Monthly Archives: May 2013

Inequality

In the first essay The Growing Gulf Between the Rich and the Rest of Us, by Holly Sklar, in They Say, I say, Sklar argued that the wealthy are getting richer, wheelie the poor keep getting poorer. The author uses evidence from Forbes 400, which list the 400 wealthiest people in the world. She noted in her essay that 374 out of the 400 on the list are billionaires and the number is continuing to rise. The minimum on the list was a whopping $900 million (in 2005) and this number is up $150 million from 2004, only a year later. She also cites the CIA World Factbook, which says that the United States, “Since 1957, practically all the gains in household income have gone to the top 20 percent of households.” She uses this evidence to state that the United States has “rising levels of poverty and inequality not found in other rich economies.” This proves her argument that while the rich people in the United States keep making more and more money, the poor make less and less and it is now harder to work their way out of poverty. Skar concludes her essay by making one last point; that tax cuts are still being made for the wealthy, while the poor seem to get no help from the government. In Sklar’s argument she uses the term ‘inequality’ a lot to compare the wealthy and the poor.

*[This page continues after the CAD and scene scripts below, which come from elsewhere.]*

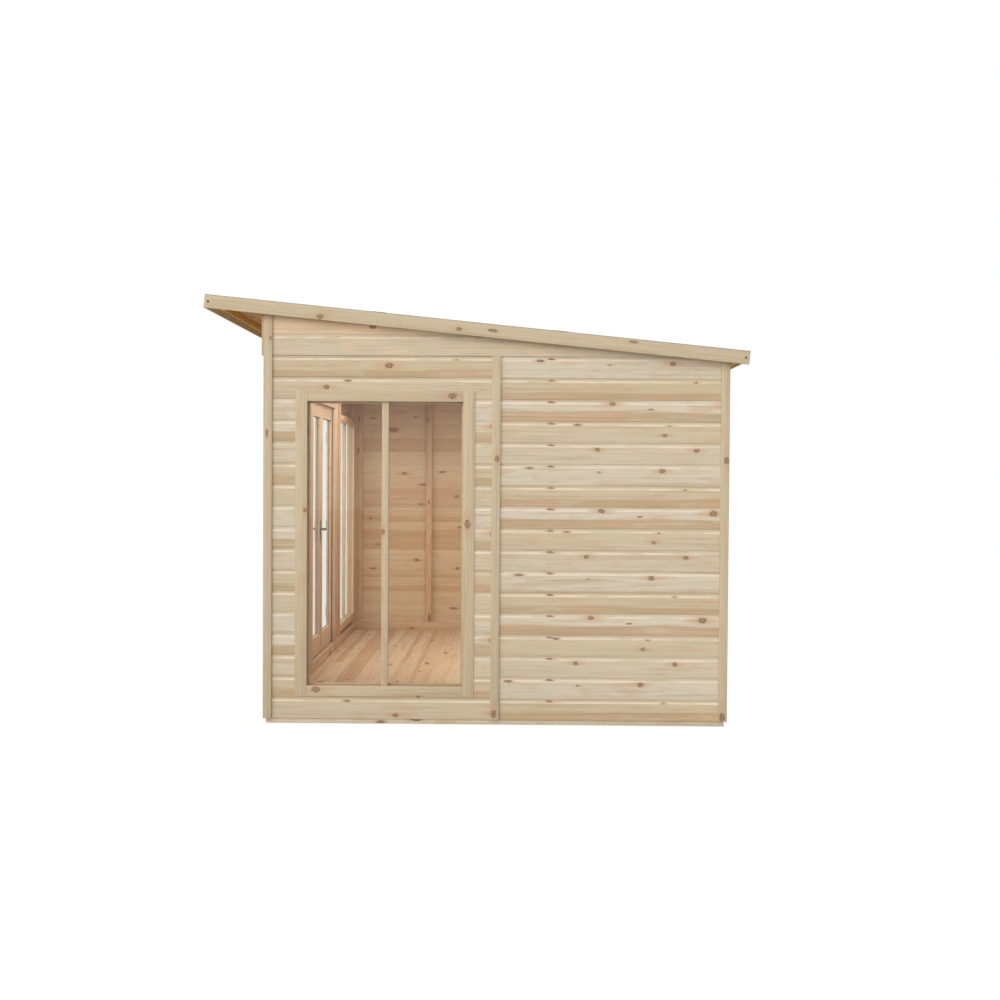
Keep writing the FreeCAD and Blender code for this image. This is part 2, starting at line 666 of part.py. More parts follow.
# Above the wall panels: gable boards and their frames at the ends, and the header along the front.
gable_run = (f"-{HALF_DEPTH} + fit_gap", f"{HALF_DEPTH} - fit_gap")
gable_stud_starts = (
    f"-{HALF_DEPTH} + fit_gap",
    "-end_panel / 2 - stud_width / 2",
    "-stud_width / 2",
    "end_panel / 2 - stud_width / 2",
)
gable_boards = []
gable_rafters = []
upper_studs = []
for side in (1, -1):
    boards = flip((HALF_LENGTH, CLAD_HALF_LENGTH), side)
    frame = flip((ROOM_HALF_LENGTH, HALF_LENGTH), side)
    gable_boards.append(plumb_ended(boards, gable_run, level("wall_top + fit_gap"), below_deck("0")))
    whole = plumb_ended(frame, gable_run, below_deck("rafter_depth"), below_deck("0"))
    gable_rafters.append(cut(whole, block(frame, floor_y, ("0", "wall_top"))))
    for start in gable_stud_starts:
        run = (start, f"{start} + stud_width")
        upper_studs.append(plumb_ended(frame, run, level("wall_top"), below_deck("rafter_depth")))
header_y = (f"-{HALF_DEPTH}", f"-{ROOM_HALF_DEPTH}")
header_x = (f"-{ROOM_HALF_LENGTH} + fit_gap", f"{ROOM_HALF_LENGTH} - fit_gap")
rafter_runs = [
    around(f"({index - RAFTER_COUNT // 2} * long_panel / 2)", "stud_width") for index in range(RAFTER_COUNT)
]
for run in rafter_runs:
    upper_studs.append(plumb_ended(run, header_y, level("wall_top"), below_deck("stud_width")))
subpart("gable_boards", gable_boards)
subpart("upper_studs", upper_studs)
subpart("header_rail", [plumb_ended(header_x, header_y, below_deck("stud_width"), below_deck("0"))])
subpart("header_board", [
    on_wall("front", (f"-{CLAD_HALF_LENGTH}", CLAD_HALF_LENGTH), STRIP,
            ("wall_top", deck_underside(f"-{CLAD_HALF_DEPTH}"))),
])
subpart("rafters", gable_rafters + [
    plumb_ended(run, (f"-{ROOM_HALF_DEPTH}", ROOM_HALF_DEPTH), below_deck("rafter_depth"), below_deck("0"))
    for run in rafter_runs
])
subpart("rear_roof_rail", [
    plumb_ended(header_x, (ROOM_HALF_DEPTH, HALF_DEPTH), level("wall_top"), below_deck("0")),
])

# Cover strips.
corners = []
for side in (-1, 1):
    strip_x = flip((CLAD_HALF_LENGTH, f"{CLAD_HALF_LENGTH} + strip_thickness"), side)
    for front_or_back in (-1, 1):
        strip_y = flip((f"{CLAD_HALF_DEPTH} - strip_width", CLAD_HALF_DEPTH), front_or_back)
        corners.append(plumb_ended(strip_x, strip_y, level("clad_bottom"), below_deck("0")))
subpart("corner_strips", corners)
strips = [
    on_wall(end, around("0", "strip_width"), STRIP, ("clad_bottom", "wall_top"))
    for end in ("window_end", "plain_end")
]
strip_tops = {
    "front": "wall_top - fit_gap",
    "back": deck_underside(f"({CLAD_HALF_DEPTH} + strip_thickness)"),
}
for wall, strip_top in strip_tops.items():
    for side in (-1, 1):
        along = around(f"{side} * {DOOR_PANEL_EDGE}", "strip_width")
        strips.append(on_wall(wall, along, STRIP, ("clad_bottom", strip_top)))
subpart("joint_strips", strips)

# Windows.
for name, (wall, panel) in WINDOWS.items():
    subpart(f"{name}_window_frame", window_frame(wall, panel))
subpart("window_glass", [piece for wall, panel in WINDOWS.values() for piece in window_glass(wall, panel)])
subpart("window_beads", [piece for wall, panel in WINDOWS.values() for piece in window_beads(wall, panel)])

# Roof.
deck_x = (f"-{DECK_HALF_LENGTH}", DECK_HALF_LENGTH)
roof_x = (f"-{ROOF_HALF_LENGTH}", ROOF_HALF_LENGTH)
roof_run = ("0", ROOF_RUN)
deck_run = ("bargeboard_thickness", f"{ROOF_RUN} - bargeboard_thickness")
board_depth = (DECK_TOP, f"{DECK_TOP} + bargeboard_height")
batten_depth = (DECK_BOTTOM, f"{DECK_BOTTOM} + batten")
subpart("roof_deck", [on_roof(deck_x, deck_run, (DECK_TOP, DECK_BOTTOM))])
subpart("roof_felt", [on_roof(roof_x, roof_run, ("0", DECK_TOP))])
subpart("bargeboards", [
    on_roof(flip((DECK_HALF_LENGTH, ROOF_HALF_LENGTH), side), roof_run, board_depth) for side in (-1, 1)
])
subpart("fascias", [
    on_roof(deck_x, ("0", deck_run[0]), board_depth),
    on_roof(deck_x, (deck_run[1], ROOF_RUN), (DECK_TOP, f"{DECK_TOP} + rear_fascia_height")),
])
front_batten = (deck_run[0], f"{deck_run[0]} + batten")
rear_batten = (f"{deck_run[1]} - batten", deck_run[1])
side_run = (f"{front_batten[1]} + fit_gap", f"{rear_batten[0]} - fit_gap")
subpart("roof_battens", [on_roof(deck_x, run, batten_depth) for run in (front_batten, rear_batten)] + [
    on_roof(flip((f"{DECK_HALF_LENGTH} - batten", DECK_HALF_LENGTH), side), side_run, batten_depth)
    for side in (-1, 1)
])

# Door leaves.
glass_low = f"({LEAF_BOTTOM} + leaf_bottom_rail)"
glass_high = f"({LEAF_TOP} - leaf_top_rail)"
rail_run = (
    f"{LEAF_MEETING_EDGE} + meeting_stile + shoulder_gap",
    f"{LEAF_HINGE_EDGE} - hinge_stile - shoulder_gap",
)
rebate_run = (
    f"{LEAF_MEETING_EDGE} + meeting_stile - rebate_width + shoulder_gap",
    f"{LEAF_HINGE_EDGE} - hinge_stile + rebate_width - shoulder_gap",
)
pane_run = (f"{rebate_run[0]} + pane_edge_gap", f"{rebate_run[1]} - pane_edge_gap")
pane_up = (f"{glass_low} - rebate_width + pane_edge_gap", f"{glass_high} + rebate_width - pane_edge_gap")
pane_out = (f"{CLAD_OUT} - rebate_lip - pane", f"{CLAD_OUT} - rebate_lip")
post_hinges = []
for side, name in ((-1, "left"), (1, "right")):
    subpart(f"{name}_door_frame", door_members(side, rail_run, glass_low, glass_high))
    subpart(f"{name}_door_glass", [on_wall("front", flip(pane_run, side), pane_out, pane_up)])
    subpart(f"{name}_door_beads", door_beads(side, rebate_run, glass_low, glass_high))
    subpart(f"{name}_door_hinges", [hinge(side, height, True) for height in HINGE_HEIGHTS])
    post_hinges += [hinge(side, height, False) for height in HINGE_HEIGHTS]
subpart("post_hinges", post_hinges)

# Lock plates on both faces of the right leaf, and the lever that turns in them.
subpart("lock_plates", [
    lock_plate("OuterPlate", CLAD_OUT),
    lock_plate("InnerPlate", f"({LEAF_IN} - lock_plate_thickness)"),
])
spindle_start = (LEVER_X, f"-({ROOM_HALF_DEPTH} + {CLAD_OUT} + lock_plate_thickness)", LEVER_Z)
subpart("door_lever", [fused([
    round_bar("spindle_radius", spindle_start, "y", "leaf_thickness + 2 * lock_plate_thickness"),
    lever_arm("OuterArm", CLAD_OUT, 0),
    lever_arm("InnerArm", LEAF_IN, 180),
])])

doc.recompute()

for item in doc.Objects:
    if "Invalid" in item.State or "Error" in item.State:
        raise RuntimeError(f"{item.Label} failed: {item.State}")
for item in subparts:
    if item.Shape.isNull() or not item.Shape.isValid():
        raise RuntimeError(f"{item.Label} has no valid shape")

os.makedirs("parts", exist_ok=True)
for item in subparts:
    item.Shape.exportStep(f"parts/{item.Label}.step")
    print(f"{item.Label}: {len(item.Shape.Solids)} solids, {item.Shape.BoundBox}")
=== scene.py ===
"""Looks of a timber summerhouse with a single-pitch roof, glazed double doors and fixed windows.

Metres, +Z up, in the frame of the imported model: +X is the end wall that has a window, -Y the
front with the doors. Boards, felt, screws and finishes are made here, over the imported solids.
"""

import logging
import math
import random
from collections.abc import Callable, Iterable, Sequence
from dataclasses import dataclass, field, replace
from enum import Enum

import bpy
import numpy as np
from mathutils import Matrix, Vector


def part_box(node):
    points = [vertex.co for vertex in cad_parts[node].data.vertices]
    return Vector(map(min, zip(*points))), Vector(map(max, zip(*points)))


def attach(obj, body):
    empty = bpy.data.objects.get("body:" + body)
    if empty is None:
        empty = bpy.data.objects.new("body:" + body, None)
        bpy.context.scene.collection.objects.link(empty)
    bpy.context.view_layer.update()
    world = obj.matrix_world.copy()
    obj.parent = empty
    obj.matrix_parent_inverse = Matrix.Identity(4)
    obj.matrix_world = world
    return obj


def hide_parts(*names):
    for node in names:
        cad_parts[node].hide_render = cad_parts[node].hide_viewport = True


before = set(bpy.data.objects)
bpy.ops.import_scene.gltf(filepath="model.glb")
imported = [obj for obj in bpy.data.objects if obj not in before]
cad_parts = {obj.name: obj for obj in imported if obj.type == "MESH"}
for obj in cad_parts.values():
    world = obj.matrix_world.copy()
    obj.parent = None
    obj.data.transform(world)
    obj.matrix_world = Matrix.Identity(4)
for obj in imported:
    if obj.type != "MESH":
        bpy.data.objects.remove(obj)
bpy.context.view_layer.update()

log = logging.getLogger("summerhouse")
Tree = bpy.types.NodeTree
Socket = bpy.types.NodeSocket
Material = bpy.types.Material
Piece = bpy.types.Object

MM = 0.001
FIT = 0.3 * MM


class Axis(Enum):
    """A direction that timber runs in."""

    X = 0
    Y = 1
    Z = 2


class Facing(Enum):
    """The way a wall's outer face looks, as the turn about +Z from the front's -Y."""

    FRONT = 0.0
    WINDOW_END = 90.0
    BACK = 180.0
    PLAIN_END = 270.0

    @property
    def normal(self) -> Vector:
        """The outward direction."""
        angle = math.radians(self.value)
        return Vector((round(math.sin(angle)), -round(math.cos(angle)), 0))

    @property
    def along(self) -> Axis:
        """The direction that the wall's boards run in."""
        return Axis.X if self in (Facing.FRONT, Facing.BACK) else Axis.Y


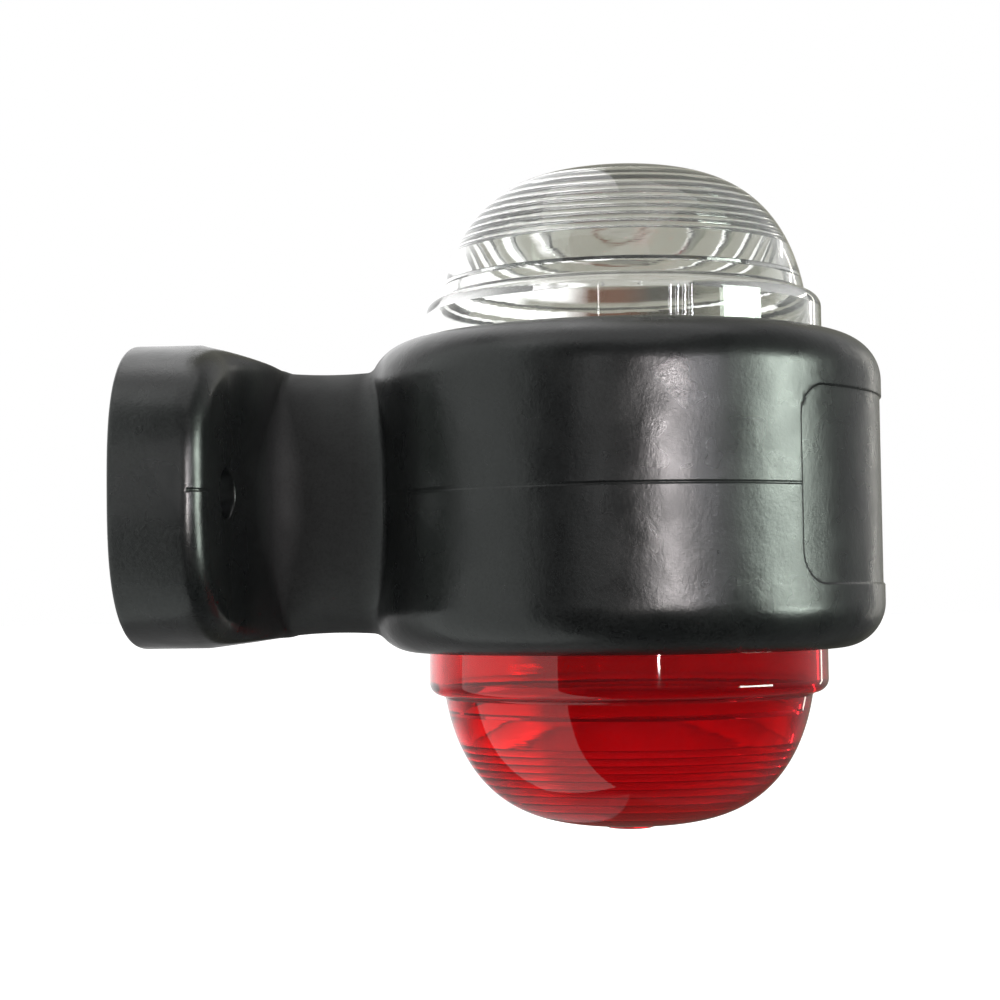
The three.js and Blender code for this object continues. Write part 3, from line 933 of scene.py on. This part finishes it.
# ---- the lamp ----
steel = metal_material("steel", (0.42, 0.43, 0.45), (0.66, 0.67, 0.69), 0.28)
FINISHES = {
    "clear_plastic": lens_material("clear_plastic", (1.0, 1.0, 0.99), (0.93, 0.94, 0.92), 0.0, 0.03),
    "red_plastic": lens_material("red_plastic", (0.98, 0.019, 0.032), (0.90, 0.013, 0.023),
                                 # The red lens's ring darkened to 0.76: painted shade next to the
                                 # rubber.
                                 0.02, 0.05, painted_ring_shade=0.76),
    "bulb_glass": lens_material("bulb_glass", (1.0, 1.0, 1.0), (0.96, 0.97, 0.97), 0.0),
    "black_rubber": rubber_material(),
    "brass": metal_material("brass", (0.52, 0.34, 0.12), (0.80, 0.60, 0.28), 0.25),
    "zinc_plated_steel": steel,
    "spring_steel": steel,
    "tungsten": metal_material("tungsten", (0.16, 0.16, 0.17), (0.3, 0.3, 0.31), 0.4),
    "solder": metal_material("solder", (0.42, 0.42, 0.43), (0.62, 0.62, 0.63), 0.4),
    "insulating_board": plain_material("board", (0.10, 0.045, 0.02), (0.19, 0.09, 0.045), 0.6),
    "black_glass": plain_material("black_glass", (0.01, 0.01, 0.013), (0.02, 0.02, 0.025), 0.12)}


def fit(piece, node, body, slot):
    """Puts a finished piece in the place of a CAD node."""
    dress(piece, FINISHES[slot])
    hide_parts(node)
    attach(piece, body)
    return piece


skin = rubber_body()
dress(skin, FINISHES["black_rubber"])
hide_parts("mounting_foot", "flex_neck", "lamp_housing")
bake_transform(skin)

at_drum = Matrix.Translation((DRUM_X * MM, 0, 0))
turned_over = at_drum @ Matrix.Rotation(math.pi, 4, "X")
fit(place(lens("clear_dome", 0.42), at_drum), "clear_lens", "clear_lens", "clear_plastic")
fit(place(lens("red_dome", 0.07), turned_over), "red_lens", "red_lens", "red_plastic")

fit(bulb_envelope(), "bulb_glass", "bulb", "bulb_glass")
fit(stem(), "glass_stem", "bulb", "bulb_glass")
fit(cap_shell(), "bulb_cap", "bulb", "brass")
fit(bayonet_pin("upper_pin", 1), "upper_bayonet_pin", "bulb", "brass")
fit(bayonet_pin("lower_pin", -1), "lower_bayonet_pin", "bulb", "brass")
fit(filament(), "bulb_filament", "bulb", "tungsten")
fit(support("near_support", -1), "near_filament_support", "bulb", "spring_steel")
fit(support("far_support", 1), "far_filament_support", "bulb", "spring_steel")
fit(barrel(), "socket_barrel", "head", "brass")
for side in ("near", "far"):
    node = side + "_screw_sleeve"
    fit(screw_sleeve(side + "_sleeve", node), node, "foot", "zinc_plated_steel")
coil = fit(spring(), "contact_spring", "head", "spring_steel")
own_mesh(coil)

KEPT = ("socket_base", "live_terminal", "earth_terminal", "live_rivet", "earth_rivet",
        "contact_carrier", "centre_contact", "cap_insulator", "solder_contact")
for part in frame["record"]["subparts"]:
    if part["node"] in KEPT:
        dress(frame["nodes"][part["node"]], FINISHES[part["material_slot"]])

bpy.context.scene.view_settings.view_transform = "Standard"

Bruce Bartlett argues a completely different point in his essay The Truth About Wages. His argument was that the rich may be making more money, but he does not believe that this is an expense to the poor. He star out his essay by showing the reader that the average worker in the United States had a weekly earnings of about $275.49 in August of 2006, which was a few cents less than the $275.61 weekly earnings they made in August of 1966. He sees the trends for average Americans flattening, not getting any better or worse. He calls this “income stagnation.” He gives two reasons for the trend: lower memberships into labor unions and gratuity towards having a job at all. Bartlett also points out that the rising cost of health care assists to the stagnation of wages. The average person will keep a decent job with good healthcare, over a better paying job with low to no healthcare coverage available. He begins to end his essay by telling the reader that despite wage stagnation, more and more people are still moving out of the working class and into the middle and upper classes. Also, households with an income greater than $75,000 (households that are considered “well-to-do”) rose almost one percent from 2005 to 2004. His conclusion is that the rich are getting richer, that is true, but also the percentage of low-income households has fallen meaning that the category of “well-to-do” households with a salary of $75,000 plus, now contains more people than ever.